OMG I Am Off Until January 4th

Erin: Know what I have to worry about tonight?

Scott: What?


I’m on my third cup of coffee, at my computer, and am in my fuzzy red bathrobe, the one Scott bought me a couple of Christmases ago. In a few minutes, I’m going to go run a couple of miles out in the snow and then come back to try out Jillian Michaels on Exercise TV since we have Comcast now and access to all of those snazzy work outs.

I have been waiting to enjoy my house since we moved in. It just hasn’t been possible. Work has utterly and totally sapped my energies and concentration, so every night I got home and just collapsed. I have trained my anal-retentive brain to come to some peace with the boxes still piled all around, the spartan rooms and all of the shops in the neighborhood I have yet to explore. The idea of going out after I’ve closed the garage door was far too overwhelming for me.

But last night, after my husband got home, we went to Fox’s and had a beer and some pizza. I came home and poured through two issues of Newsweek, an issue of Esquire and the latest issue of Playboy. Because I am a supportive wife. And I didn’t worry about anything, though I did check my work Blackberry because there are some habits you can’t fully break, and I went to bed and it all felt pretty peaceful.

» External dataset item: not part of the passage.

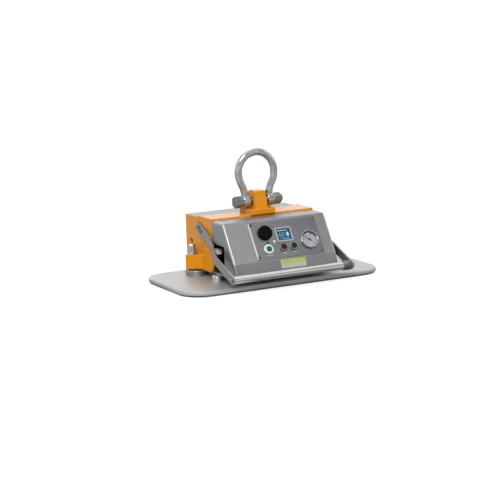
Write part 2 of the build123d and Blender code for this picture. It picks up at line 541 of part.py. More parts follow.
PUMP_X = INNER - 78
mounts = [post(PUMP_X + x, y, deck, deck + 8, 8) for x in (-36, 36) for y in (14, 130)]
save("pump_mounts", Compound(children=mounts))
bed = deck + 8
motor_z = bed + 3 + 34
cradle = block(PUMP_X - 45, PUMP_X + 45, 5, 140, bed, bed + 3)
cradle = cradle + block(PUMP_X - 24, PUMP_X + 24, 80, 110, bed + 3, motor_z - 10)
cradle = cradle - bar_y(50, 160, PUMP_X, motor_z, 32)
save("pump_cradle", cradle)
motor = bar_y(58, 136, PUMP_X, motor_z, 32) + bar_y(136, 142, PUMP_X, motor_z, 14)
motor = chamfer([e for e in motor.edges().filter_by(GeomType.CIRCLE) if e.radius > 31], 1.5)
save("pump_motor", motor)
pump = block(PUMP_X - 38, PUMP_X + 38, 12, 58, bed + 3, bed + 60)
pump = fillet(pump.edges().filter_by(Axis.Y), 5)
for x in (-20, 20):
    pump = pump + post(PUMP_X + x, 35, bed + 55, bed + 82, 17)
    for fin in range(4):
        pump = pump + post(PUMP_X + x, 35, bed + 62 + 5 * fin, bed + 64 + 5 * fin, 19.5)
pump = pump + bar_y(6, 12, PUMP_X - 12, bed + 36, 8)
save("vacuum_pump", pump)

tank = bar_x(-150, 40, TANK_Y, TANK_Z, TANK_R)
tank = fillet(tank.edges().filter_by(GeomType.CIRCLE), 12)
tank = tank + bar_x(39, 48, TANK_Y, TANK_Z, 8)
for x in (-40, 15):
    tank = tank + post(x, TANK_Y, TANK_Z + 20, TANK_Z + TANK_R + 4, 8)
save("reservoir", tank)
saddles = []
for x in (-118, 0):
    saddle = block(x - 8, x + 8, TANK_Y - 24, TANK_Y + 24, deck, TANK_Z - 6)
    saddles.append(saddle - bar_x(-160, 60, TANK_Y, TANK_Z, TANK_R))
save("reservoir_saddles", Compound(children=saddles))

# hoses: valve to tank, tank to pump, tank to gauge
tank_top = TANK_Z + TANK_R + 4
hose_a = tube_along([(-15, 5, deck + 41), (-22, -14, deck + 88), (-40, TANK_Y, tank_top)],
                    (0, 0, 1), (0, 0, -1), 5)
hose_b = tube_along([(48, TANK_Y, TANK_Z), (80, -34, TANK_Z + 4), (PUMP_X - 12, 6, bed + 36)],
                    (1, 0, 0), (0, 1, 0), 5)
stem_end = panel.location * Pos(GAUGE[0], -GAUGE[1], -46) * Location()
stem_at = stem_end.position
hose_c = tube_along([(stem_at.X, stem_at.Y, stem_at.Z), (60, -62, tank_top + 16), (15, TANK_Y, tank_top)],
                    (0, -out.Y, -out.Z), (0, 0, -1), 4.5)
save("hoses", Compound(children=[hose_a, hose_b, hose_c]))

# controller board on four standoffs behind the display
board = slab(70, 52, -24, -22.4)
for x in (-31, 31):
    for y in (-22, 22):
        board = board + Pos(x, y, 0) * disc(2.2, -22.4, -SHEET)
board = board + Pos(0, 8, 0) * slab(30, 16, -22.4, -17) + Pos(12, -14, 0) * slab(20, 10, -32, -24)
board = on_panel(board, SCREEN[0], SCREEN[1])
save("control_board", board)
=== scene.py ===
"""Battery vacuum lifter: the finish of every piece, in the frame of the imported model.  Metres, +Z up."""
import json
from math import cos, pi, radians, sin

import bmesh
import bpy
from mathutils import Matrix, Vector


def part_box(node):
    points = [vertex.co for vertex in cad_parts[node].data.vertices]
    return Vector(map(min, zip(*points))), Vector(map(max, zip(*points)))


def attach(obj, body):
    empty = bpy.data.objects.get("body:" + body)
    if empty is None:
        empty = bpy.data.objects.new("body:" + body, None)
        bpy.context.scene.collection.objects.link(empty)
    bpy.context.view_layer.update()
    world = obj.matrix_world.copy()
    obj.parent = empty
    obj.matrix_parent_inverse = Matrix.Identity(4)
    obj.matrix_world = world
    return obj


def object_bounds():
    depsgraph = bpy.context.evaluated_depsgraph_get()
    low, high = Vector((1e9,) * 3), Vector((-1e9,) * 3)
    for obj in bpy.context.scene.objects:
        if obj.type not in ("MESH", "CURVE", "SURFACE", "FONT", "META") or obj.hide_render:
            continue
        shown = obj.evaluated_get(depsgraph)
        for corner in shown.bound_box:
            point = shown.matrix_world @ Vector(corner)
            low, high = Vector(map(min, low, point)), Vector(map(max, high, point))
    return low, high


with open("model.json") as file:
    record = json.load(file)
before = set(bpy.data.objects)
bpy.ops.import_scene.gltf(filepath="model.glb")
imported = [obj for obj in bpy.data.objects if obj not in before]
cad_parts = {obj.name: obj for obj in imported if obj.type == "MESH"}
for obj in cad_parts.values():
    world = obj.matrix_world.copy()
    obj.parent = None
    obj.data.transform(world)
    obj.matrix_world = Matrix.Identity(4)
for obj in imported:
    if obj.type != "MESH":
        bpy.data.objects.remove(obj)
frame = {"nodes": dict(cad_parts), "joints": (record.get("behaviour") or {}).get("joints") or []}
cad_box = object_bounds()
nodes = frame["nodes"]

# ---- suction plate -----------------------------------------------------------------------
# A rolled aluminium plate with rounded corners and a chamfered top edge.  It is brushed along
# its length, and handling has left fine scratches, dust and bright worn edges.
MM = 0.001
SETTLED_DUST = (0.50, 0.47, 0.43)
EDGE_SAMPLES = 4
SCRATCH_LAYS = ((0.35, (4, 260, 90)), (-0.6, (5, 300, 120)), (1.4, (6, 220, 140)))


def new_effect(name, inputs, outputs):
    """Start a shader node group; returns the group, its incoming and its outgoing sockets."""
    group = bpy.data.node_groups.new(name, "ShaderNodeTree")
    for label, value in inputs.items():
        kind = "NodeSocketVector" if isinstance(value, tuple) else "NodeSocketFloat"
        group.interface.new_socket(label, in_out="INPUT", socket_type=kind).default_value = value
    for label in outputs:
        group.interface.new_socket(label, in_out="OUTPUT", socket_type="NodeSocketFloat")
    return group, group.nodes.new("NodeGroupInput").outputs, group.nodes.new("NodeGroupOutput").inputs


def fill(tree, made, sockets):
    """Give a node's sockets their values, or link them to other sockets."""
    for key, value in sockets.items():
        if isinstance(value, bpy.types.NodeSocket):
            tree.links.new(value, made.inputs[key])
        else:
            made.inputs[key].default_value = value
    return made


def node(tree, kind, sockets, **settings):
    """Add a shader node; sockets gives values or the sockets to link from."""
    made = tree.nodes.new("ShaderNode" + kind)
    for key, value in settings.items():
        setattr(made, key, value)
    return fill(tree, made, sockets)


def value_of(tree, operation, a, b=0.0, clamp=False):
    """One step of arithmetic on values."""
    return node(tree, "Math", {0: a, 1: b}, operation=operation, use_clamp=clamp).outputs[0]


def scaled(tree, value, by, plus=0.0):
    """A value times one number, plus another."""
    return node(tree, "Math", {0: value, 1: by, 2: plus}, operation="MULTIPLY_ADD").outputs[0]


def stretch_to(tree, value, low, high):
    """Spread the stretch low..high of a value over 0..1."""
    made = node(tree, "MapRange", {"Value": value, "From Min": low, "From Max": high})
    return made.outputs["Result"]


def axis_of(tree, vector, axis):
    """One of a vector's three numbers."""
    return node(tree, "SeparateXYZ", {0: vector}).outputs[axis]


def mixed(tree, factor, a, b):
    """A colour between two colours, each given as red, green and blue or as a socket."""
    a, b = ((*colour, 1) if isinstance(colour, tuple) else colour for colour in (a, b))
    return node(tree, "Mix", {0: factor, 6: a, 7: b}, data_type="RGBA").outputs[2]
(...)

I felt light, as though my brain finally had some extra room in it for things I take joy in. Including new things to take joy in. Did you know there is an outdoor ice rink around the corner from us? I didn’t either. I love the south side.

Fact: this entire neighborhood is run by the high school kids. This isn’t a joke. Every place you go into, you can’t swing a dead cat without hitting some 16-year-old girl in sweatpants rolled at the hips, a ratty McAuley t-shirt, faux-Ugg boots and her hair sloppily piled on top of her head. I’ve been aware of this fact for some time, as Glin’s vet is down here, and all the girls who work the phones are McAuley girls. But it’s something else to live down here and realize that the ‘hood is run by adolescents. I love it, because it reminds me of where I grew up, and there is something awfully comforting about a neighborhood so entrenched in a culture of family. It’s just a funny change from where I’ve been living for a decade.

Despite feeling as though I haven’t been able to fully take in our new house, I can tell you without hesitation that we love it here, even more than we thought we would. This is our home, and within about two weeks it overwhelmingly became so. Last weekend at our friend Christopher’s Christmas party, I realized that Scott and I were so gushing over our new home and neighborhood that our dear, dear friends were doing that kind, polite, smiling and nodding thing people do when they ask a simple question and get an extended answer they really didn’t want. Finally, to stop us from talking anymore about our house and ‘hood, I put them all out of their misery by saying, “And in Beverly? The raindrops taste like candy! And in Beverly? There is sunshine! Every day!”

Everyone laughed, but here is a secret: the rain here does hint of a velvety, dark-chocolate aftertaste. That could just be all of the Guinness that gets consumed in these parts, though.

It was easy for this place to become home for me. It reminds me a lot of Joliet in the best ways, and all of the Irish, well, everything, is comforting and soothing in ways that people who grew up steeped in their own heritage only know. For Scott, though, I wasn’t as sure. But, as you can read from his own post, he’s found his home, too.